AIM OF THE TASK: Output the material below in full, exactly as it is.

======== SOURCE MATERIAL ========

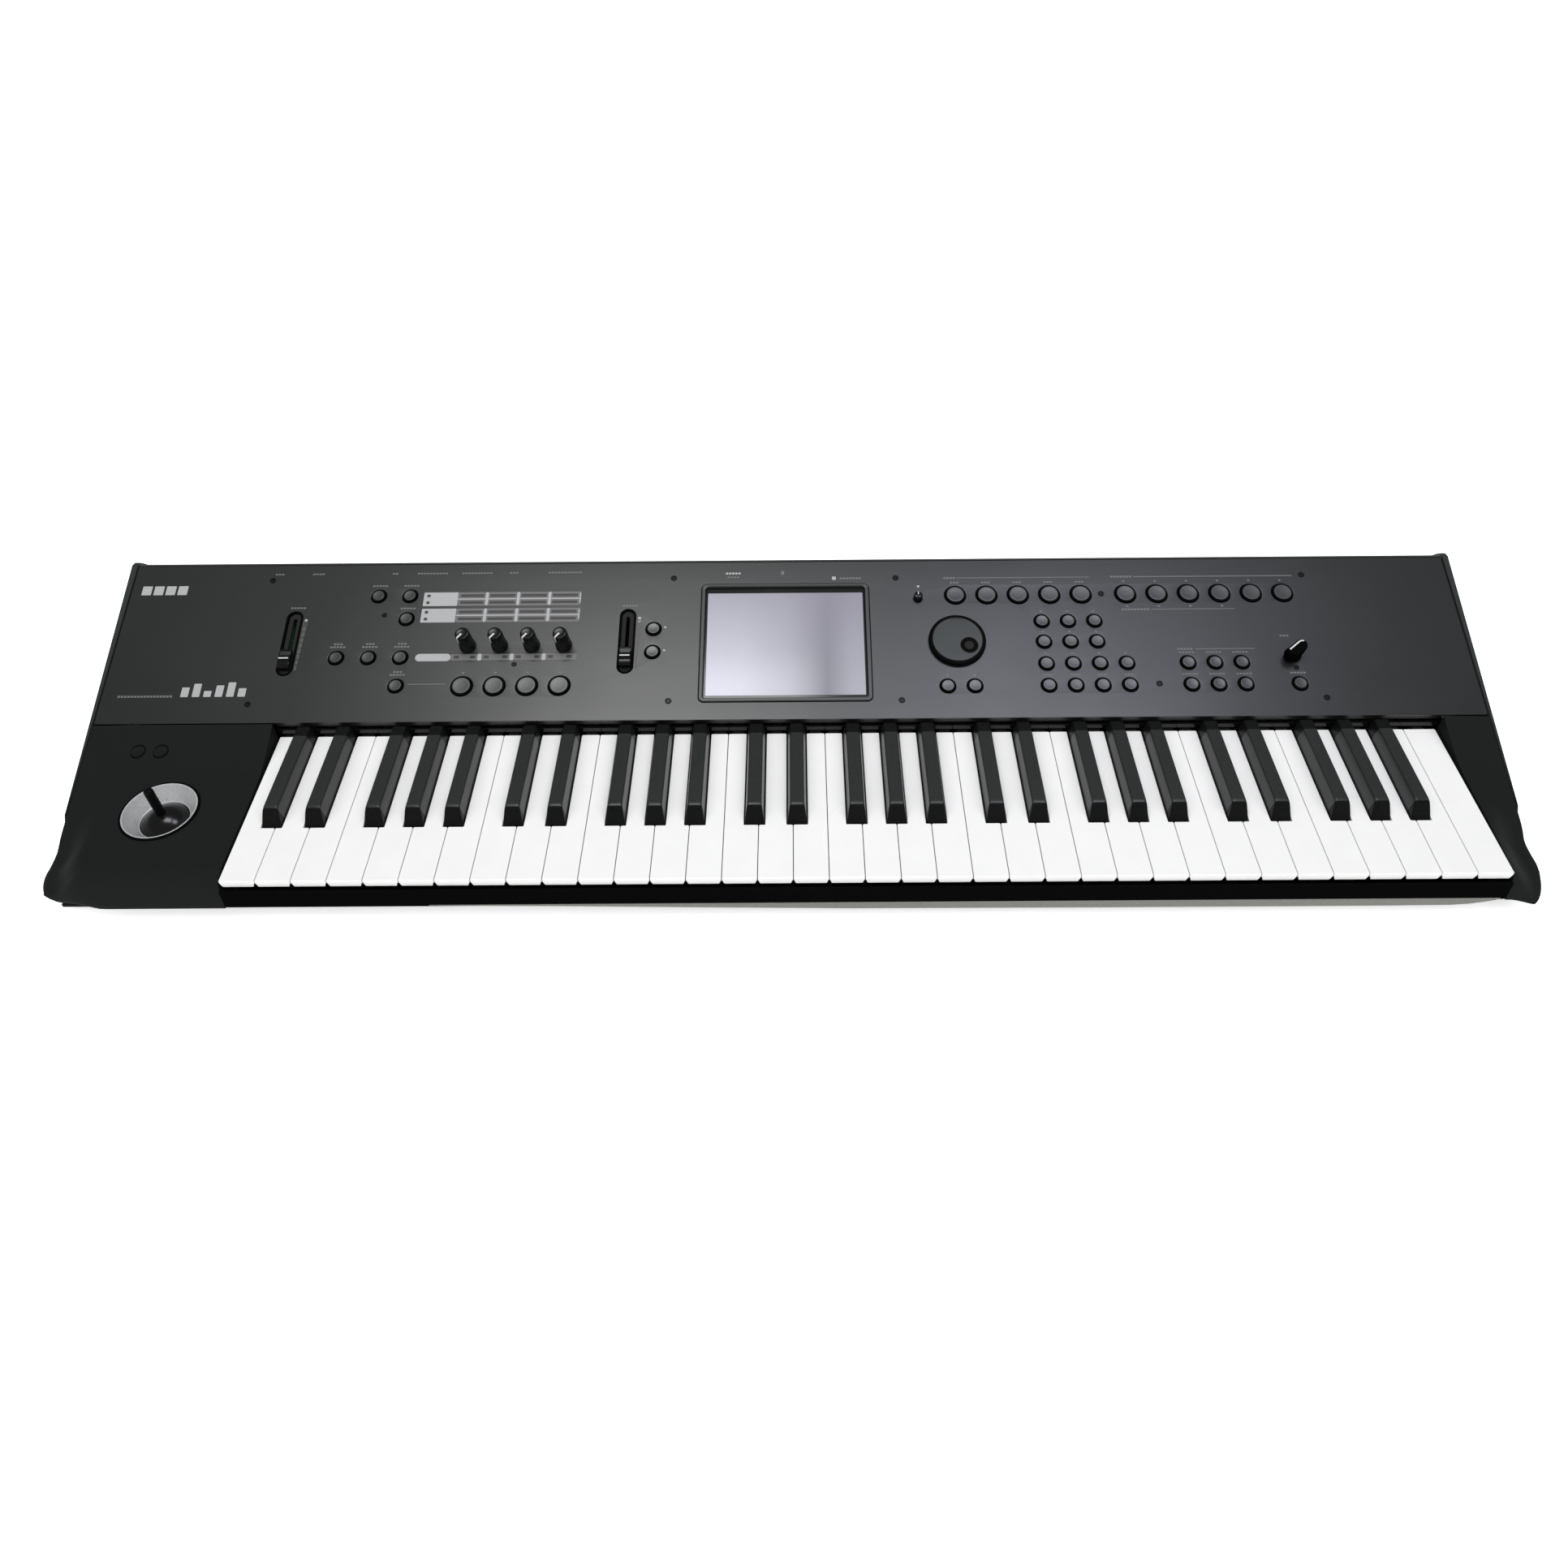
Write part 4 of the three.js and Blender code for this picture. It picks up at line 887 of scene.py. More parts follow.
def print_captions(ink):
    """Captions of the buttons and knobs, and the lines that join them into groups."""
    for x, s in PLACES["function_buttons"]:
        ink.caption(x, s + 9.3, 12)
        if s < 60:
            ink.caption(x, s + 11.8, 8)
    for i in range(4):
        x, s = PLACES[f"pad_{i + 1}"][0]
        ink.caption(x, s + 11.2, 2)
    first, last = PLACES["mode_buttons"][0], PLACES["mode_buttons"][-1]
    ink.bar(first[0] + 2, last[0] + 8, first[1] + 15.2, first[1] + 15.8, DIM)
    ink.caption(first[0] - 3.5, first[1] + 15.5, 10, DIM, 1.6)
    for x, s in PLACES["mode_buttons"]:
        ink.caption(x, s + 11.2, 8, DIM, 1.4)
    first, last = PLACES["bank_buttons"][0], PLACES["bank_buttons"][-1]
    ink.bar(first[0] + 8, last[0] + 10, first[1] + 15.1, first[1] + 15.9, DIM)
    ink.caption(first[0] - 1.5, first[1] + 15.6, 17, DIM, 1.7)
    for i, (x, s) in enumerate(PLACES["bank_buttons"]):
        ink.caption(x, s + 11.4, 3, DIM, 1.3)
        if i < 4:
            ink.caption(x, s - 11.2, 3)
    ink.caption(263, 91.5, 22, DIM, 1.6)
    ink.bar(275, 338, 91.2, 91.8, DIM)
    for x, s in PLACES["number_buttons"] + PLACES["dial_buttons"]:
        ink.caption(x, s + 8.6, 3 if s > 30 or x < 150 else 8, DIM, 1.2)
    for x, s in PLACES["sequencer_buttons"]:
        ink.caption(x, s + 8.6, 11, DIM, 1.2)
    ink.bar(303, 347, 56.3, 56.9, DIM)
    ink.caption(295, 56.6, 12, DIM, 1.5)
    ink.caption(TEMPO[0] - 3, TEMPO[1] + 17, 8)
    x, s = PLACES["tap_button"][0]
    ink.caption(x, s + 9, 12)
    for node in ("increment_button", "decrement_button"):
        x, s = PLACES[node][0]
        ink.bar(x + 8, x + 9.6, s + 0.6, s + 2.2, BRIGHT)
    x, s = CONTRAST
    ink.bar(x - 0.2, x + 1.6, s + 9.8, s + 11.6, BRIGHT)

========

REPLY:
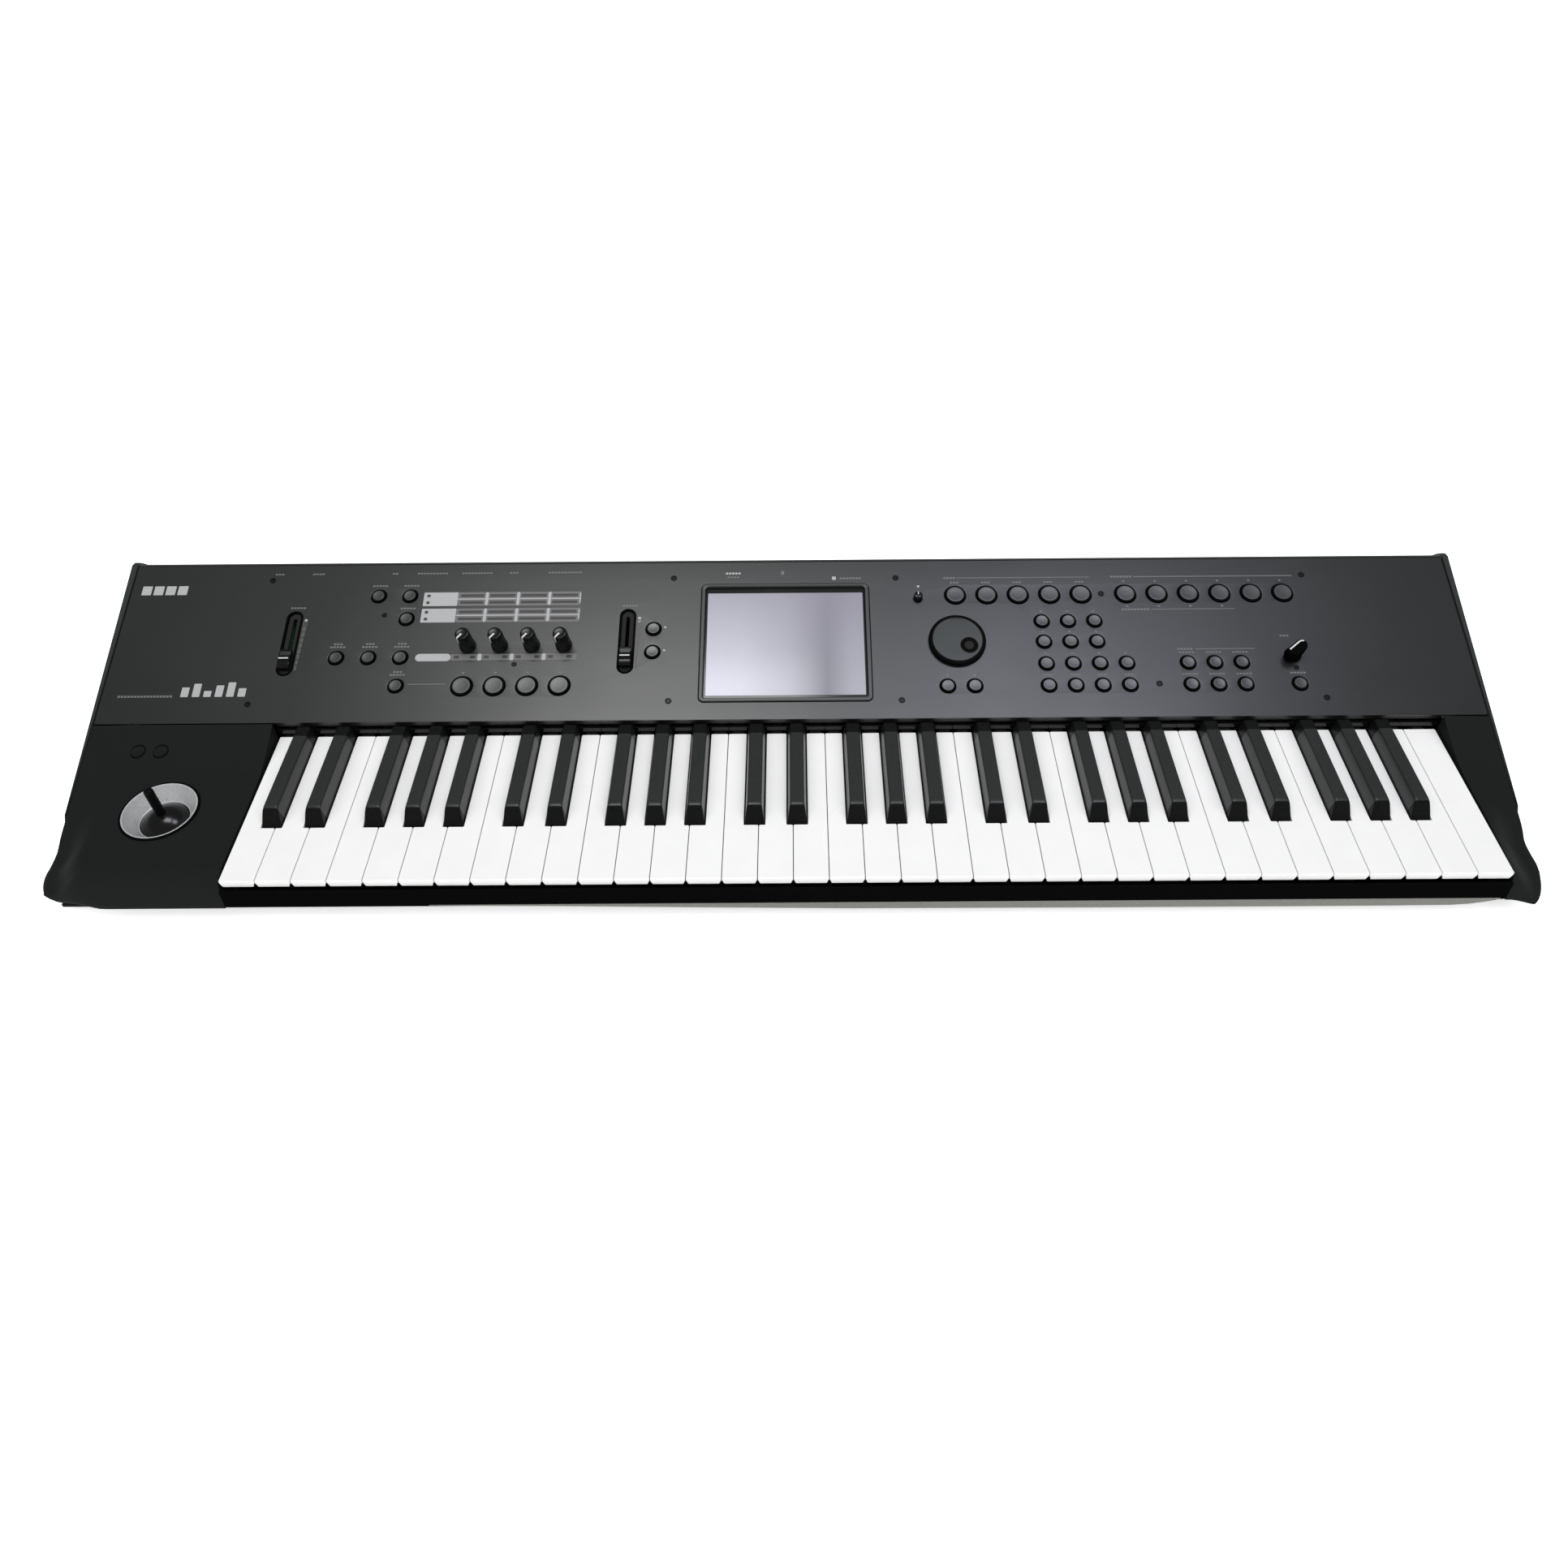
Write part 4 of the three.js and Blender code for this picture. It picks up at line 887 of scene.py. More parts follow.
def print_captions(ink):
    """Captions of the buttons and knobs, and the lines that join them into groups."""
    for x, s in PLACES["function_buttons"]:
        ink.caption(x, s + 9.3, 12)
        if s < 60:
            ink.caption(x, s + 11.8, 8)
    for i in range(4):
        x, s = PLACES[f"pad_{i + 1}"][0]
        ink.caption(x, s + 11.2, 2)
    first, last = PLACES["mode_buttons"][0], PLACES["mode_buttons"][-1]
    ink.bar(first[0] + 2, last[0] + 8, first[1] + 15.2, first[1] + 15.8, DIM)
    ink.caption(first[0] - 3.5, first[1] + 15.5, 10, DIM, 1.6)
    for x, s in PLACES["mode_buttons"]:
        ink.caption(x, s + 11.2, 8, DIM, 1.4)
    first, last = PLACES["bank_buttons"][0], PLACES["bank_buttons"][-1]
    ink.bar(first[0] + 8, last[0] + 10, first[1] + 15.1, first[1] + 15.9, DIM)
    ink.caption(first[0] - 1.5, first[1] + 15.6, 17, DIM, 1.7)
    for i, (x, s) in enumerate(PLACES["bank_buttons"]):
        ink.caption(x, s + 11.4, 3, DIM, 1.3)
        if i < 4:
            ink.caption(x, s - 11.2, 3)
    ink.caption(263, 91.5, 22, DIM, 1.6)
    ink.bar(275, 338, 91.2, 91.8, DIM)
    for x, s in PLACES["number_buttons"] + PLACES["dial_buttons"]:
        ink.caption(x, s + 8.6, 3 if s > 30 or x < 150 else 8, DIM, 1.2)
    for x, s in PLACES["sequencer_buttons"]:
        ink.caption(x, s + 8.6, 11, DIM, 1.2)
    ink.bar(303, 347, 56.3, 56.9, DIM)
    ink.caption(295, 56.6, 12, DIM, 1.5)
    ink.caption(TEMPO[0] - 3, TEMPO[1] + 17, 8)
    x, s = PLACES["tap_button"][0]
    ink.caption(x, s + 9, 12)
    for node in ("increment_button", "decrement_button"):
        x, s = PLACES[node][0]
        ink.bar(x + 8, x + 9.6, s + 0.6, s + 2.2, BRIGHT)
    x, s = CONTRAST
    ink.bar(x - 0.2, x + 1.6, s + 9.8, s + 11.6, BRIGHT)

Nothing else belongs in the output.